Gil,

So that's what "rm -rf *" really means!!  :-)

I agree that it feels the same, but fortunately it doesn't work quite
the same.  Here are a couple samples I tried on a 1.10 sandbox.  There
is 1 dataset that matches the filter.  Fortunately (although sometimes I
wish it would work...) IDCAMS isn't quite so free as to just do what you
tell it without questioning - unlike the afore-mentioned "read manual"
command...

Dataset that I really don't care about....

T05.AGC.ZAG088C.AGCYLST.SORT   


Test 1:

DEL T05.AGC*                                               
IDC3203I ITEM 'T05.AGC*' DOES NOT ADHERE TO RESTRICTIONS    

Test 2:

DEL T05.AGC.*                       
IDC3012I ENTRY T05.AGC. NOT FOUND    

Test 3:

DEL T05.AGC.**                                                   
IDC3203I ITEM 'T05.AGC.**' DOES NOT ADHERE TO RESTRICTIONS        

Test 4:

DEL T05.AGC.*.*.*                                             
IDC3203I ITEM 'T05.AGC.*.*.*' DOES NOT ADHERE TO RESTRICTIONS  

Test 5:

DEL T05.AGC.ZAG088C.AGCYLST.*                          
IDC0550I ENTRY (A) T05.AGC.ZAG088C.AGCYLST.SORT DELETED


Running an "rm -rf" against the IDCAMS manual brings up the following
description of using wildcards:

entryname is the name of the entry to be deleted. A generic name can be
coded to delete multiple entries with one entryname. (For example,
GENERIC.*.BAKER is a generic name where * is any 1-to-8 character simple
name.) Here is an example of how generic level DELETE works given the
following data sets: 1) AAA.BBB.CCC.DDD 2) AAA.BBB.CCC.DDD 3)
AAA.BBB.CCC.DDD.EEE 4) AAA.BBB.CCC DELETE AAA.* results in the deletion
of no data sets. DELETE AAA.BBB.* results in the deletion of data set #4
DELETE AAA.BBB.*.DDD results in the selection of data sets #1 and #2
DELETE AAA.BBB.*.DDD.EEE results in the deletion of data set #3. When a
generic level name is specified, only one qualifier can replace the
asterisk (*). If you are deleting a member of a non-VSAM partitioned
data set, the entryname must be specified in the format:
pdsname(membername). If you are deleting a non-VSAM data set that was
defined by coding DEVICETYPES(0000) and VOLUMES(******), then DELETE
only uncatalogs the data set. It does not scratch the data set from the
SYSRES volume. Exception: If data set contains indirect or symbolic
VOLSER, the scratch parameter will be ignored, if specified.

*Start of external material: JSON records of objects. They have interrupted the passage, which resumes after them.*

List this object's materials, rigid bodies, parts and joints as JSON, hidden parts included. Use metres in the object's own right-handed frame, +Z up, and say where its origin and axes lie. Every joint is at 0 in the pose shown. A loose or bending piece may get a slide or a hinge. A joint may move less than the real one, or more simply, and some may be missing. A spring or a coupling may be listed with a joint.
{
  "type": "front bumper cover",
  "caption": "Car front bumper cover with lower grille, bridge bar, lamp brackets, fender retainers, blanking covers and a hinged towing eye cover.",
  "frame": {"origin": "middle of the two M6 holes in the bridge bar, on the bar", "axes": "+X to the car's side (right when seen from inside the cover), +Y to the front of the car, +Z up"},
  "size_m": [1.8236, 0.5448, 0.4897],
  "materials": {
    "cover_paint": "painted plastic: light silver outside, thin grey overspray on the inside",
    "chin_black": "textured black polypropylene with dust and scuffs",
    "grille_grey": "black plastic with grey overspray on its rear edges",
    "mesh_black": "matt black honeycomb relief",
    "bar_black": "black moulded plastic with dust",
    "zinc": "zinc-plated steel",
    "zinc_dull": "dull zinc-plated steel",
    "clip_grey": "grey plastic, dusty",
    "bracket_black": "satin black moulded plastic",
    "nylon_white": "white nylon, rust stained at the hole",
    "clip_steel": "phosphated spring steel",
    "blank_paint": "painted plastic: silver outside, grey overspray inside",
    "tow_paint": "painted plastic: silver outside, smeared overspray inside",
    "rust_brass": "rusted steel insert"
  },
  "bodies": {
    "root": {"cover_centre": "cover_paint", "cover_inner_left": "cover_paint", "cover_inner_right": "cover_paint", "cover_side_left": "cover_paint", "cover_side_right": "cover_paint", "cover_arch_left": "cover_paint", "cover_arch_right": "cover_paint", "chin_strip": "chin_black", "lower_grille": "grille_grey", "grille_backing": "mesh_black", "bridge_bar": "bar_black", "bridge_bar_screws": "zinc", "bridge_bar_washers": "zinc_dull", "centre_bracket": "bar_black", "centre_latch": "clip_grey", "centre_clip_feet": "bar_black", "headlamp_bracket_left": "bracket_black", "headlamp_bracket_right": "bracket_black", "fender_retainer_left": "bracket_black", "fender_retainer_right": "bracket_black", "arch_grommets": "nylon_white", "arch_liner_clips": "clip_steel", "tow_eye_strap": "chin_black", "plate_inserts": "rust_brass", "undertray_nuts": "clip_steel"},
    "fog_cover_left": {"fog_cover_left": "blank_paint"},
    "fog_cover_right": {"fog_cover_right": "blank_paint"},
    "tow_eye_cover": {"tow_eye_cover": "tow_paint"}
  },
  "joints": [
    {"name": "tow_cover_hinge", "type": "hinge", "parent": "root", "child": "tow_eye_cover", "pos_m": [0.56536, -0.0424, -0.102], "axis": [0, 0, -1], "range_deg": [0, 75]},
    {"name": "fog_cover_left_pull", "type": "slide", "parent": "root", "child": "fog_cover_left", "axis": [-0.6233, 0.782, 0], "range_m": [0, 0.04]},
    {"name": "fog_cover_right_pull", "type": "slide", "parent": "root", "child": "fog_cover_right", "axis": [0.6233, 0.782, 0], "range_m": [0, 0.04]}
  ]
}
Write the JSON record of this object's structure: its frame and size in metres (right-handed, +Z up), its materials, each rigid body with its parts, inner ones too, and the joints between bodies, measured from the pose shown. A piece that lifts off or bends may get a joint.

So one cannot delete all members of a PDS via a wildcard IDCAMS run, nor
will it replace multiple qualifiers with a single asterisk, nor part of
a qualifier with an asterisk.

Rex



-----Original Message-----
From: IBM Mainframe Discussion List [mailto:[email protected]] On
Behalf Of Paul Gilmartin
Sent: Wednesday, January 20, 2010 11:02 AM
To: [email protected]
Subject: Re: REXX to delete all members of a PDS... serverpac CPPEDELM

On Wed, 20 Jan 2010 10:42:11 -0500, Mark Pace wrote:

>I believe you need to remove the parens ().
>
>DELETE MY.PDS*
>
Why does this feel similar to instructing a UNIX novice to use the
"Read Manual - Really Fast!" command, "rm -rf *"?